Topic: group cohomology

John Baez (May 19 2020 at 18:57):

Today for some reason I need to compute the cohomology of the group $\mathbb{Z}/2$ with coefficients in the module $\mathbb{C}^\ast$ where $\mathbb{Z}/2$ acts on $\mathbb{C}^\ast$ nontrivially - namely, by complex conjugation.

I'm feeling humbled by the fact that I couldn't easily do this without Theorem 10.35 in Rotman's Homological Algebra, which looks like it gives a quick way to do this.

John Baez (May 19 2020 at 18:58):

Sometimes I feel I know my way around math and other times I feel like a real wimp.

John Baez (May 19 2020 at 18:59):

I guess everyone is like this.

Morgan Rogers (he/him) (May 19 2020 at 19:17):

On the contrary, it sounds like you've just bumped up against the fundamental problem of cohomology: even if you understand what cohomology is and can formally describe it in a bunch of ways, it's still hard work to calculate, even in simple cases.

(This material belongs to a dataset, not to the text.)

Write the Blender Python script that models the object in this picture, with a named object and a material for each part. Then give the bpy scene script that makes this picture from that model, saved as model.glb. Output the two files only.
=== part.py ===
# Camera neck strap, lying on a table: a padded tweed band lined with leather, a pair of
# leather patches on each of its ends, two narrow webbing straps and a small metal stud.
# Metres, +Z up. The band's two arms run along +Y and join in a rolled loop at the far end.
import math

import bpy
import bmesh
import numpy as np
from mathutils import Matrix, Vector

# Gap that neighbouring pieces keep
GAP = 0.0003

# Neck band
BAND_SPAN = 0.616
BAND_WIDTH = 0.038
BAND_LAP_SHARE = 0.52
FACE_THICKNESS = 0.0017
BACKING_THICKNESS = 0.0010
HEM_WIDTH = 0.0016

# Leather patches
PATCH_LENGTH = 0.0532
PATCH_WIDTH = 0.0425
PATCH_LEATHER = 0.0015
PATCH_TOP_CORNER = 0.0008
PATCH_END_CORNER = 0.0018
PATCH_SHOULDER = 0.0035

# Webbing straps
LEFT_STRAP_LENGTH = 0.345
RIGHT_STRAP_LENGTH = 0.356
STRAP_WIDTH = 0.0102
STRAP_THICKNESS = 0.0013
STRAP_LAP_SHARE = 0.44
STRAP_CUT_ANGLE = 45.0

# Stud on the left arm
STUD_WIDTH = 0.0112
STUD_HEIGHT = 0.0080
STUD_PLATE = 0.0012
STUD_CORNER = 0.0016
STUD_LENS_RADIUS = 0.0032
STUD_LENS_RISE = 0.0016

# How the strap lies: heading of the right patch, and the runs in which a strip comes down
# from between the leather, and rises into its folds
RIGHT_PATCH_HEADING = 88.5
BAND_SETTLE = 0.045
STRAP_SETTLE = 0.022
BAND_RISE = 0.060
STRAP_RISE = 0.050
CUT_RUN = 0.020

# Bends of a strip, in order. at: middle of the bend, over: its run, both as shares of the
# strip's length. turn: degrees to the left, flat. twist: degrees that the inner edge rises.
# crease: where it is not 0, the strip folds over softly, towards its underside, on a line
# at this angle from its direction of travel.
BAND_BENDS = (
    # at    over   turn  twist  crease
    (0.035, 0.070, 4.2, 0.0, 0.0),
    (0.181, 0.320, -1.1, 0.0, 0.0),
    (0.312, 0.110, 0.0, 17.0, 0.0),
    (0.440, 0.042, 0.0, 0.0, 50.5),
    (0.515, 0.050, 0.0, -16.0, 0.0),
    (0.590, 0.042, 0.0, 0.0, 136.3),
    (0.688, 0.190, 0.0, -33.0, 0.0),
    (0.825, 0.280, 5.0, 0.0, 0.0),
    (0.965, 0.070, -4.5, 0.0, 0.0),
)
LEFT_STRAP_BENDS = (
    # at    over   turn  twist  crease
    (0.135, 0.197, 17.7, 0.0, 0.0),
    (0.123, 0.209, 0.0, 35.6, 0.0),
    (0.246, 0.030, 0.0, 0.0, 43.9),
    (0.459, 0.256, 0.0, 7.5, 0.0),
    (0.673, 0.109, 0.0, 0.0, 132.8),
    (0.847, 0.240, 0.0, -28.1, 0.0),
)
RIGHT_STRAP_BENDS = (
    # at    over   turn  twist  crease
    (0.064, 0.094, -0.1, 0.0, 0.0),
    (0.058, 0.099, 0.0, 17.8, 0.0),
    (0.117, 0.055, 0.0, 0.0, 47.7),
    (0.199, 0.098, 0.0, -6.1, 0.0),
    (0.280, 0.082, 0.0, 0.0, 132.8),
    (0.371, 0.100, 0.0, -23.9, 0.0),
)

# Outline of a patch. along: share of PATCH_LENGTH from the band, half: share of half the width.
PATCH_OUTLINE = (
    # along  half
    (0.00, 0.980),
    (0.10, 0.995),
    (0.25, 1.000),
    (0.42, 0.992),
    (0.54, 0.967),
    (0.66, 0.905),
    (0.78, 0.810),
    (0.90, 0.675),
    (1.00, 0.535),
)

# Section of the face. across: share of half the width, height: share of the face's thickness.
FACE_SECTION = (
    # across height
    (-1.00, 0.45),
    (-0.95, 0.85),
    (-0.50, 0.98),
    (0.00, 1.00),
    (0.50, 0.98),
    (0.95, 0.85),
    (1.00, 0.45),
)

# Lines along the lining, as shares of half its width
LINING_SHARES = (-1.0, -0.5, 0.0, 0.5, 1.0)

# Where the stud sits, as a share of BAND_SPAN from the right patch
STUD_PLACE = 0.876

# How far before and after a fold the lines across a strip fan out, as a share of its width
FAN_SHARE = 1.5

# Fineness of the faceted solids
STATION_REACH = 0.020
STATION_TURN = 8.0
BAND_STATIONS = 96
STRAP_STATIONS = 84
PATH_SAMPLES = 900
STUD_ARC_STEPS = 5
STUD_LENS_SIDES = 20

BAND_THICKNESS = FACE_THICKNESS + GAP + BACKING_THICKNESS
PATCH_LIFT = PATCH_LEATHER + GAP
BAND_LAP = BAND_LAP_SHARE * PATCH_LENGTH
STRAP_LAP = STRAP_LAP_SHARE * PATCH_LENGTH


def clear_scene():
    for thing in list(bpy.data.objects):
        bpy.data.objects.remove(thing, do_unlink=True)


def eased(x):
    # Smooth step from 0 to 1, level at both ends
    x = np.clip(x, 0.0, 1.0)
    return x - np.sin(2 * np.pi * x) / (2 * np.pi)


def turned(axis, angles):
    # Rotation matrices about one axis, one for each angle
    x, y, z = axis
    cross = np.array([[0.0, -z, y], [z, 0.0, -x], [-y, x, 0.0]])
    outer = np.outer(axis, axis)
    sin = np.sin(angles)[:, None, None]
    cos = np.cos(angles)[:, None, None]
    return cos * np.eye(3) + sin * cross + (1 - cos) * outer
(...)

The rust builds up quickly.

John Baez (May 19 2020 at 19:28):

Okay, I feel that someone better than me would just reach into their pocket and pull out a spectral sequence...

Anyway, Rotman's theorem handles exactly the case I need, so I luck out!

Morgan Rogers (he/him) (May 19 2020 at 19:32):

What's the result? I'm curious but lazy

John Baez (May 19 2020 at 19:32):

If I haven't screwed up, the relevant cohomology gives $H^0 = \mathbb{R}^*$ , and for higher even degrees $H^{\mathrm{even}} = \mathbb{Z}/2$ , which is what I hoped for... but also $H^{\mathrm{odd}} = \mathrm{U}(1)$ , which is surprising but cool. I'll have to check my calculation 5 times, especially that last one.

John Baez (May 19 2020 at 19:33):

Hmm, that last one could be wrong...

Morgan Rogers (he/him) (May 19 2020 at 19:34):

Interesting! Thanks for thinking out loud, it's reassuring to see someone else struggling a little with something they feel like they should understand (although the turnaround from not knowing to having completed the calculation was a little dizzying)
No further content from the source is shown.